The survey is "an effort to create a new measure" for the discussion of what a decent wage is, said Kevin Ristau, Jobs Now education director and a study author. "From the beginning, we've made these budgets really austere. There's no fun in these budgets."
A family of four with two parents working full time needs income of considerably more than the one-income family of four. The report says that family in the Arrowhead region needs more than $42,000 a year, with each adult making $10.21 per hour, to meet basic needs, the study said. Taxes, transportation and child care, which is $728 a month, are more costly for the two-wage family.

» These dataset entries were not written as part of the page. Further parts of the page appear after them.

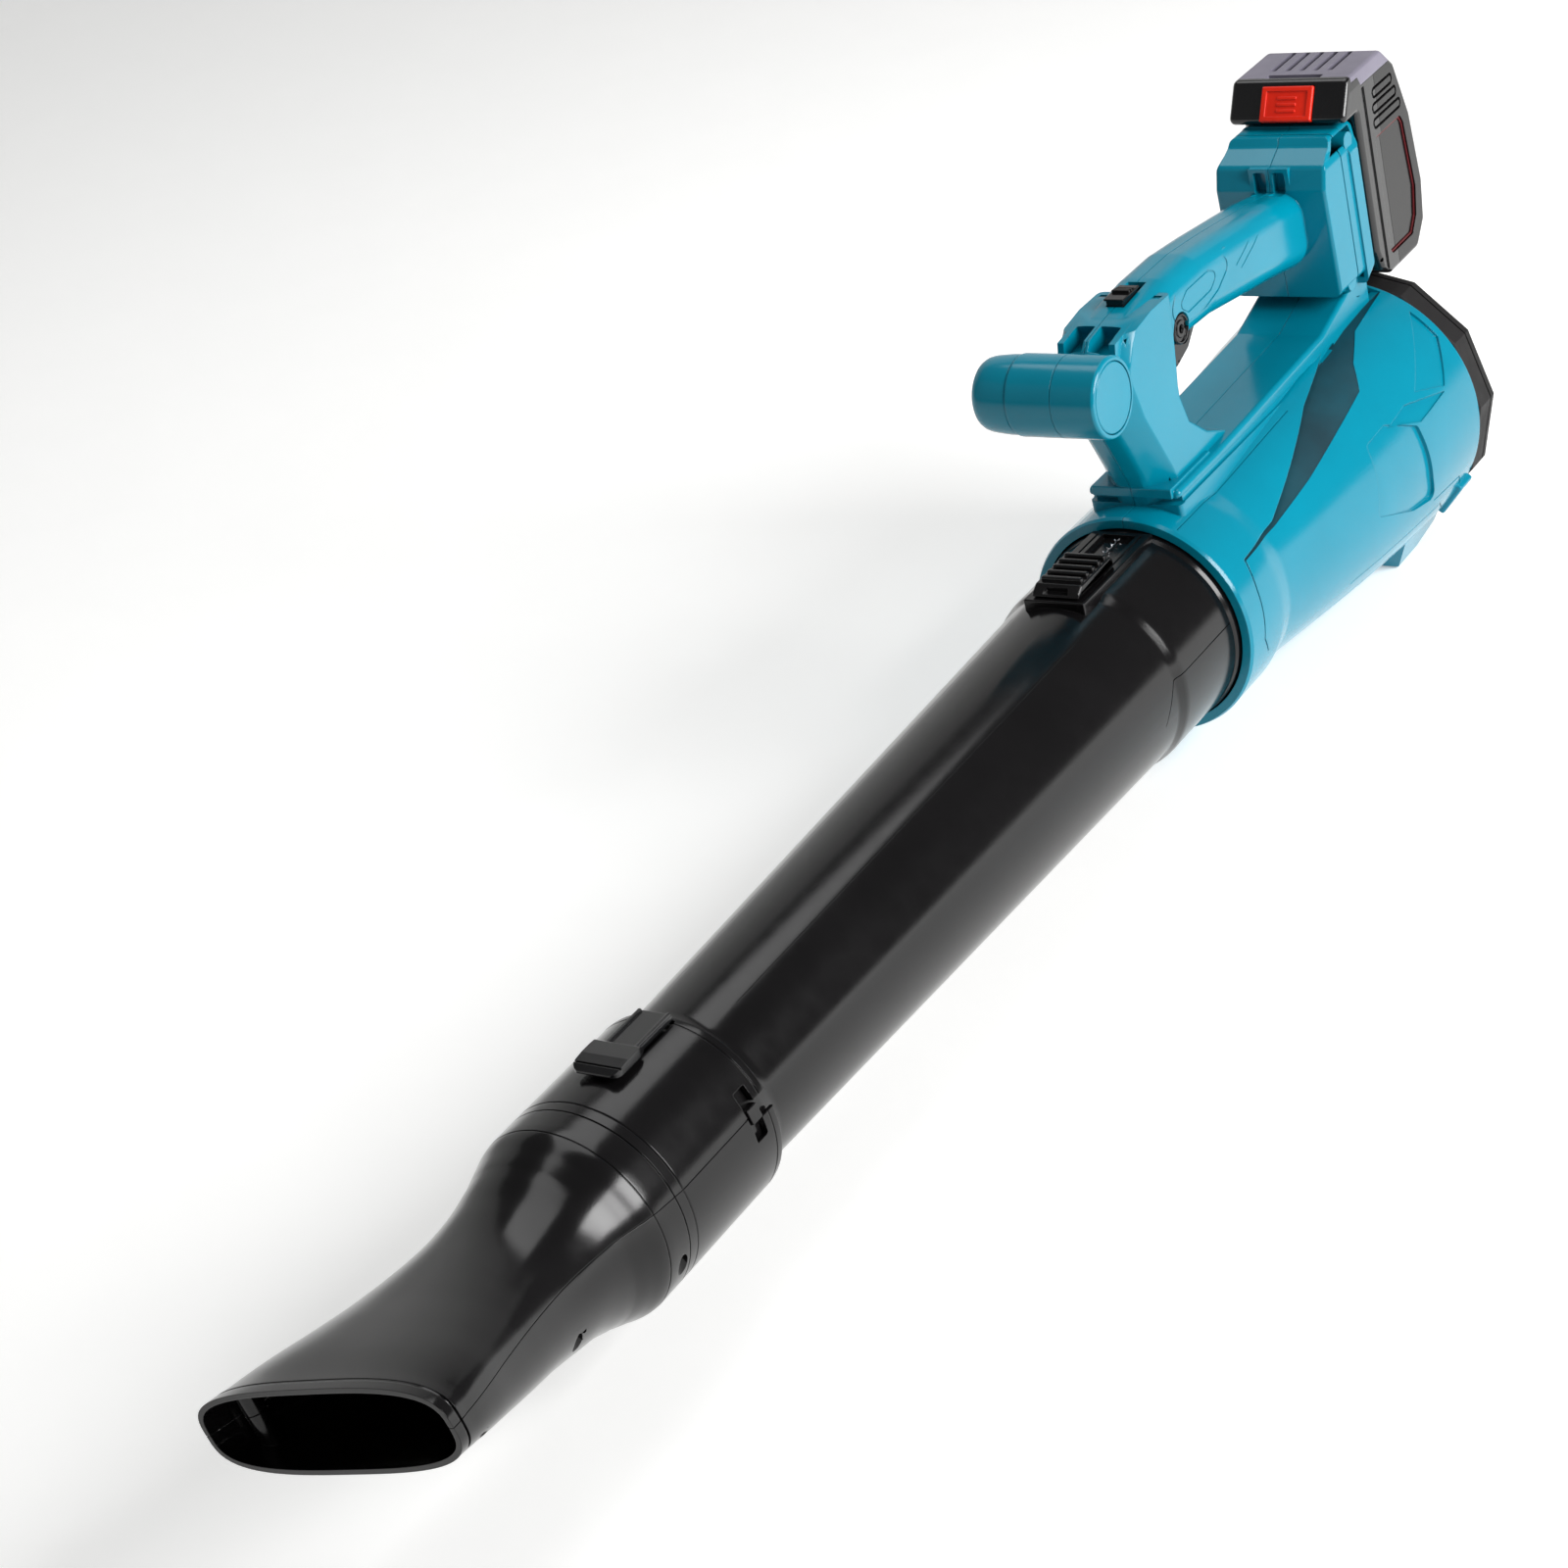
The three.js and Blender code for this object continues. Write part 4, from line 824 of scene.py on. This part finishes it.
class BLOWER_OT_knob(bpy.types.Operator):
    """Side knob with its rounded end, and the round cover at the far end of its boss"""

    bl_idname = "blower.knob"
    bl_label = "Side knob and cover"

    def execute(self, context):
        profile = [
            (3.3, -25.3), (19.4, -25.3), (19.8, -25.9), (19.7, -31), (19.2, -37), (18.8, -40.4), (18.1, -43),
            (16.8, -45.2), (14.6, -46.8), (11.6, -47.7), (7, -48), (0, -48), (0, -36), (3.3, -36),
        ]
        knob = turned(profile, 96, "X", KNOB)
        placed(knob, "side_knob_grip", "blower", "body_plastic", teal(), "side_knob")
        cover = turned([
            (0, 22.3), (17.3, 22.3), (17.5, 22.6), (17.5, 23.4), (17.0, 23.9), (16.2, 24), (14.6, 23.75),
            (0, 23.75),
        ], 96, "X", KNOB)
        placed(cover, "side_knob_cover", "blower", "body_plastic", teal(), "side_knob_cap")
        return {"FINISHED"}


class BLOWER_OT_intake(bpy.types.Operator):
    """Twelve-sided ring round the air intake"""

    bl_idname = "blower.intake"
    bl_label = "Intake ring"

    def execute(self, context):
        ring = turned([
            (66, RING_FRONT), (75.2, RING_FRONT), (76, RING_FRONT + 0.8), (76, 281.4), (75.4, 282.6),
            (72.6, 285.6), (71.4, 286), (68.6, 286), (67, 284.4), (66, 281),
        ], 12)
        grooves = turned([(75, 276.4), (80, 276), (80, 278), (75, 277.6)], 12)
        placed(combined(ring, cut(grooves)), "intake_rim", "blower", "dark_plastic", dark(), "intake_ring")
        return {"FINISHED"}


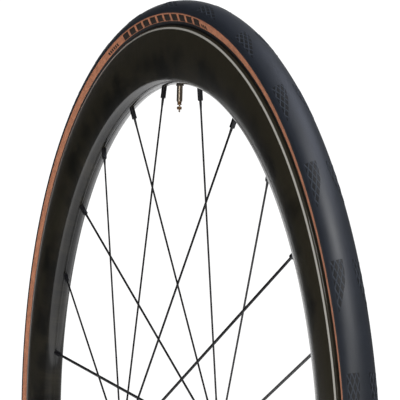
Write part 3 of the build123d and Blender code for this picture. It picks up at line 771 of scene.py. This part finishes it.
class WHEEL_OT_rim(bpy.types.Operator):
    """Make the deep rim as a hollow shell with rounded edges."""
    bl_idname = "wheel.rim"
    bl_label = "Rim"

    def execute(self, context):
        settings, steps = context.scene.wheel_settings, context.scene.tire_settings.ring_steps
        shoulder = RIM_TOP - settings.shoulder_drop
        seat_width, well_half, well_depth = 3.4 * MM, 4.2 * MM, 1.7 * MM
        seam_depth, seam_half, seam_lip = 0.3 * MM, 0.4 * MM, 0.02 * MM
        side_wall, nose_wall, roof_wall = 1.6 * MM, 2.6 * MM, 1.7 * MM
        well = BEAD_SEAT - well_depth
        nose = settings.nose_radius
        half = shell_line(NOSE_TIP + nose, nose, RIM_HALF, shoulder, 16)
        half[:1] = [Vector((NOSE_TIP + seam_depth, 0)), Vector((NOSE_TIP + seam_lip, seam_half))]
        half += [Vector((RIM_TOP, RIM_EDGE)), Vector((RIM_TOP, RIM_WALL)), Vector((BEAD_SEAT, RIM_WALL))]
        half += [Vector((BEAD_SEAT, RIM_WALL - seat_width)), Vector((well, well_half)), Vector((well, 0))]
        bm = spun_ring(both_sides(half), steps)
        soften(bm, 0.3 * MM, math.radians(20), 3)
        hollow_nose = nose - side_wall
        roof = well - roof_wall
        hollow = shell_line(NOSE_TIP + nose_wall + hollow_nose, hollow_nose, RIM_HALF - side_wall, roof, 8)
        join(bm, spun_ring(both_sides(hollow + [Vector((roof, 0))]), steps // 2, hollow=True))
        new_piece("rim_shell", bm, carbon_laminate(), "wheel", "carbon_rim", "rim")
        return {"FINISHED"}


class WHEEL_OT_spokes(bpy.types.Operator):
    """Finish the spokes, the nipples and the rim tape."""
    bl_idname = "wheel.spokes"
    bl_label = "Spokes and nipples"

    def execute(self, context):
        spokes = [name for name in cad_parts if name.startswith("spoke_")]
        dress(coated("stainless steel, black oxide", "#070708", "#121214", 0.4), *spokes)
        dress(coated("aluminium, black anodised", "#070709", "#131216", 0.36),
              "nipples_left", "nipples_right")
        dress(black_rubber("rim tape, polyester film", "#B08D1E", 0.3), "rim_tape")
        return {"FINISHED"}


# ------------------------------------------------------------------ the valve

def on_valve(bm):
    """Turn a piece made along Z so that it lies on the valve's axis."""
    turn = Matrix.Rotation(math.pi / 2 - VALVE_ANGLE, 4, "Y")
    bmesh.ops.transform(bm, matrix=turn, verts=bm.verts)
    return bm


def knurled(low, high, radius, bore, teeth, depth):
    """Round nut with grip teeth: a ring whose outer wall is cut by grooves along the axis."""
    steps = 4 * teeth
    edge = 0.18 * (high - low)
    outline = [(low, bore), (low, radius - edge), (low + edge, radius), (high - edge, radius)]
    outline += [(high, radius - edge), (high, bore)]
    bm = lathe(outline, steps)
    for vert in bm.verts:
        around = math.atan2(vert.co.y, vert.co.x)
        if math.hypot(vert.co.x, vert.co.y) > radius - edge * 0.5:
            wave = 1 - depth / radius * (0.5 - 0.5 * math.cos(teeth * around))
            vert.co.x *= wave
            vert.co.y *= wave
    return bm


class WHEEL_OT_valve(bpy.types.Operator):
    """Make the valve's stem, core, nuts and pin."""
    bl_idname = "wheel.valve"
    bl_label = "Valve"

    def execute(self, context):
        settings = context.scene.wheel_settings
        brass = metal("brass, bronze tinted", shade(settings.brass_colour, 0.72), settings.brass_colour, 0.3)
        dark_brass = metal("brass, tarnished", "#4A3A2C", "#86694D", 0.38)
        stem_end, stem_top = valve_reach("valve_stem")
        nut_base, nut_top = valve_reach("valve_ring_nut")
        neck = max((v.co - VALVE_AXIS * v.co.dot(VALVE_AXIS)).length
                   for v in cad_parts["valve_stem"].data.vertices
                   if v.co.dot(VALVE_AXIS) < nut_base - 0.5 * MM)
        core_end, core_top = valve_reach("valve_core")
        core = valve_radius("valve_core")
        thread = neck + 0.35 * MM
        pitch = settings.thread_pitch
        bore = core + 0.03 * MM
        head = stem_top - 1.0 * MM
        outline = [(stem_end, bore), (stem_end, neck - 0.15 * MM), (stem_end + 0.15 * MM, neck)]
        outline.append((nut_base, neck))
        turns = int((head - nut_base) / pitch)
        for turn in range(turns):
            outline.append((nut_base + (turn + 0.15) * pitch, thread))
            outline.append((nut_base + (turn + 0.65) * pitch, thread - 0.25 * MM))
        foot = valve_radius("valve_stem")
        outline += [(head, thread), (head, foot), (stem_top, foot), (stem_top, bore)]
        new_piece("valve_stem_body", on_valve(lathe(outline, 40)), brass, "wheel", "valve_brass",
                  "valve_stem")

        shown = stem_end - core_end
        pin_hole = valve_radius("valve_lock_nut") * 0.46
        outline = [(core_end, pin_hole), (core_end, core * 0.86), (core_end + 0.1 * shown, core)]
        outline += [(core_end + 0.34 * shown, core), (core_end + 0.42 * shown, core * 0.84)]
        outline += [(core_end + 0.62 * shown, core * 0.84), (core_end + 0.7 * shown, core)]
        outline += [(core_top, core), (core_top, pin_hole)]
        new_piece("valve_core_body", on_valve(lathe(outline, 32)), dark_brass, "wheel", "valve_brass",
                  "valve_core")

        black_brass = coated("brass, blackened", "#1F1A14", "#4A4034", 0.4)
        ring_radius = 0.88 * valve_radius("valve_ring_nut")
        ring = knurled(nut_base, nut_top, ring_radius, thread, 22, 0.12 * MM)
        new_piece("valve_ring_nut_body", on_valve(ring), black_brass, "wheel", "valve_brass",
                  "valve_ring_nut")

        low, high = valve_reach("valve_lock_nut")
        nut = knurled(low, high, valve_radius("valve_lock_nut"), pin_hole, 12, 0.16 * MM)
        new_piece("valve_lock_nut_body", on_valve(nut), dark_brass, "valve_lock_nut", "valve_brass",
                  "valve_lock_nut")
        dress(brass, "valve_pin")
        return {"FINISHED"}


# ------------------------------------------------------------------ the hub

class WHEEL_OT_hub(bpy.types.Operator):
    """Finish the hub, the axle and the bearings."""
    bl_idname = "wheel.hub"
    bl_label = "Hub"

    def execute(self, context):
        anodised = coated("aluminium, black anodised and turned", "#101013", "#202125", 0.32, 1.2)
        dress(anodised, "hub_shell", "end_cap_left", "end_cap_right")
        dress(metal("aluminium, turned", "#A9ABAF", "#D6D8DB", 0.3, 1.5, (1, 6, 1)), "axle")
        steel = metal("bearing steel, ground", "#8E9094", "#C9CBCE", 0.18, 2.0)
        for side_name, _ in SIDES:
            dress(steel, f"bearing_inner_race_{side_name}", f"bearing_outer_race_{side_name}",
                  f"bearing_balls_{side_name}")
        dress(coated("nylon, moulded brown", "#3B2E20", "#5A4733", 0.5),
              "bearing_cage_left", "bearing_cage_right")
        dress(black_rubber("seal rubber, moulded", "#141414", 0.5),
              "bearing_seal_left", "bearing_seal_right")
        return {"FINISHED"}


# ------------------------------------------------------------------ the stage

def area_light(name, place, size, power, aim, colour="#FFFFFF"):
    """Soft square light at a place, facing a point."""
    light = bpy.data.lights.new(name, "AREA")
    light.size = size
    light.energy = power
    light.color = hex_colour(colour)[:3]
    lamp = bpy.data.objects.new(name, light)
    lamp.matrix_world = (Matrix.Translation(place)
                         @ (Vector(place) - Vector(aim)).to_track_quat("Z", "Y").to_matrix().to_4x4())
    bpy.context.scene.collection.objects.link(lamp)


class WHEEL_OT_stage(bpy.types.Operator):
    """Set up the white floor, the surround, the lights and the camera."""
    bl_idname = "wheel.stage"
    bl_label = "Stage"

    def execute(self, context):
        scene, settings = context.scene, context.scene.stage_settings
        bm = bmesh.new()
        bmesh.ops.create_circle(bm, cap_ends=True, segments=96, radius=settings.floor_radius)
        bmesh.ops.translate(bm, verts=bm.verts, vec=(0, 0, -TIRE_TOP - 0.5 * MM))
        mesh = bpy.data.meshes.new("floor")
        bm.to_mesh(mesh)
        bm.free()
        floor_paper, tree, shader = new_material("studio paper, white", Emission_Color=(1, 1, 1, 1))
        from_centre = add_node(tree, "ShaderNodeVectorMath", {"operation": "LENGTH"},
                               {0: place_in_mm(tree)}).outputs["Value"]
        glow = add_node(tree, "ShaderNodeMapRange", {"interpolation_type": "SMOOTHSTEP"}, {
            "Value": from_centre, "From Min": 0.4 * settings.floor_radius / MM,
            "From Max": 0.95 * settings.floor_radius / MM, "To Min": 0.15, "To Max": 0.9}).outputs["Result"]
        tree.links.new(glow, shader.inputs["Emission Strength"])
        tint = grain(tree, 0.01, 2)
        finish(tree, shader, tint, ((0.2, "#FAFAFA"), (0.8, "#FEFEFE")), tint, (0.9, 0.9))
        mesh.materials.append(floor_paper)
        floor = bpy.data.objects.new("floor", mesh)
        scene.collection.objects.link(floor)

        world = bpy.data.worlds.new("white studio")
        world.use_nodes = True
        scene.world = world
        tree = world.node_tree
        tree.nodes.clear()
        to_dark_side = Vector((-0.86, -0.42, -0.1)).normalized()
        to_lit_back = Vector((-0.92, 0.37, -0.12)).normalized()
        direction = add_node(tree, "ShaderNodeTexCoord").outputs["Generated"]
        dark_side = add_node(tree, "ShaderNodeVectorMath", {"operation": "DOT_PRODUCT"},
                             {0: direction, 1: to_dark_side}).outputs["Value"]
        dimmed = add_node(tree, "ShaderNodeMapRange", {"interpolation_type": "SMOOTHSTEP"}, {
            "Value": dark_side, "From Min": 0.2, "From Max": 0.85,
            "To Min": 1.0, "To Max": 0.06}).outputs["Result"]
        behind = add_node(tree, "ShaderNodeVectorMath", {"operation": "DOT_PRODUCT"},
                          {0: direction, 1: to_lit_back}).outputs["Value"]
        lit_back = add_node(tree, "ShaderNodeMapRange", {"interpolation_type": "SMOOTHSTEP"}, {
            "Value": behind, "From Min": 0.86, "From Max": 0.96,
            "To Min": 0.0, "To Max": settings.backdrop}).outputs["Result"]
        seen = add_node(tree, "ShaderNodeLightPath").outputs["Is Camera Ray"]
        given = add_node(tree, "ShaderNodeMath", {"operation": "MULTIPLY_ADD"},
                         {0: dimmed, 1: settings.world_strength, 2: lit_back}).outputs[0]
        level = add_node(tree, "ShaderNodeMix", {"data_type": "FLOAT"},
                         {0: seen, 2: given, 3: settings.backdrop}).outputs[0]
        background = add_node(tree, "ShaderNodeBackground", sockets={
            "Color": (1, 1, 1, 1), "Strength": level})
        add_node(tree, "ShaderNodeOutputWorld", sockets={"Surface": background.outputs[0]})

        area_light("key light", (1.2, -0.5, 1.85), 0.8, 46, (0.15, 0, 0.2))
        area_light("edge light", (1.5, -1.2, 0.45), 0.4, 11, (0.1, 0, 0.2))
        area_light("top light", (0.1, 0.5, 1.7), 0.9, 12, (0, 0, 0.3), "#E6ECFF")
        scene.view_settings.view_transform = "Standard"

        azimuth, elevation = settings.camera_azimuth, settings.camera_elevation
        eye = settings.camera_distance * Vector((
            math.sin(azimuth) * math.cos(elevation), -math.cos(azimuth) * math.cos(elevation),
            math.sin(elevation)))
        ahead = (Vector(settings.camera_aim) - eye).normalized()
        right = ahead.cross(Vector((0, 0, 1))).normalized()
        up = right.cross(ahead)
        cosine, sine = math.cos(settings.camera_roll), math.sin(settings.camera_roll)
        columns = (cosine * right + sine * up, cosine * up - sine * right, -ahead)
        turn = Matrix(columns).transposed().to_4x4()
        lens = bpy.data.cameras.new("camera")
        lens.lens, lens.sensor_width = settings.lens, 36
        lens.clip_end = 50
        camera = bpy.data.objects.new("camera", lens)
        camera.matrix_world = Matrix.Translation(eye) @ turn
        scene.collection.objects.link(camera)
        scene.camera = camera
        return {"FINISHED"}


# ------------------------------------------------------------------ add-on

STEPS = (WHEEL_OT_stage, WHEEL_OT_tread, WHEEL_OT_grip_patches, WHEEL_OT_sidewalls, WHEEL_OT_label,
         WHEEL_OT_tire_inside, WHEEL_OT_rim, WHEEL_OT_spokes, WHEEL_OT_valve, WHEEL_OT_hub)


class WHEEL_PT_pieces(bpy.types.Panel):
    """Lists the wheel's pieces and the stage."""
    bl_label = "Wheel"
    bl_space_type = "VIEW_3D"
    bl_region_type = "UI"
    bl_category = "Wheel"

    def draw(self, context):
        for step in STEPS:
            self.layout.operator(step.bl_idname)


GROUPS = {"tire_settings": TireSettings, "wheel_settings": WheelSettings, "stage_settings": StageSettings}


def register():
    for group in GROUPS.values():
        bpy.utils.register_class(group)
    for name, group in GROUPS.items():
        setattr(bpy.types.Scene, name, bpy.props.PointerProperty(type=group))
    for step in STEPS + (WHEEL_PT_pieces,):
        bpy.utils.register_class(step)


def unregister():
    for step in reversed(STEPS + (WHEEL_PT_pieces,)):
        bpy.utils.unregister_class(step)
    for name, group in GROUPS.items():
        delattr(bpy.types.Scene, name)
        bpy.utils.unregister_class(group)


def main():
    """Build every piece and the stage."""
    register()
    for step in STEPS:
        group, name = step.bl_idname.split(".")
        getattr(getattr(bpy.ops, group), name)()


if __name__ == "__main__":
    main()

A single adult living in Northeastern Minnesota requires an income of $9.81 per hour, or $20,414 per year, for a no-frills budget, the study said.
Two years ago, the amount needed for the hypothetical four-member, one wage-earner family in the Arrowhead was $13.21 per hour. Some costs in the Jobs Now budgets have decreased since then, including housing and health care.
Job openings fell 5 percent from the fourth quarter of 2004 to the same period of 2006, according to figures from the state Department of Employment and Economic Development. Furthermore, DEED figures show that in the fourth quarter of 2006, the median wage offer in the region was $9.31 per hour, or $2.55 less than the four-person, one-earner family needs -- and 50 cents an hour less than the single person needs.
The data will be sent to legislators and the media, Ristau said. It also is used by nutrition educators for the University of Minnesota Extension Service when they help low-income families with their food budgets, said Lori Hendrickson, regional extension educator in Grand Rapids. "It's a fairly good estimator in general," she said.
With costs high and wages low, it is difficult for families with such low incomes to save money regularly, she said. When faced with an unexpected expense, they have no way to pay for it except to borrow. And that's when many families find themselves in trouble, she said.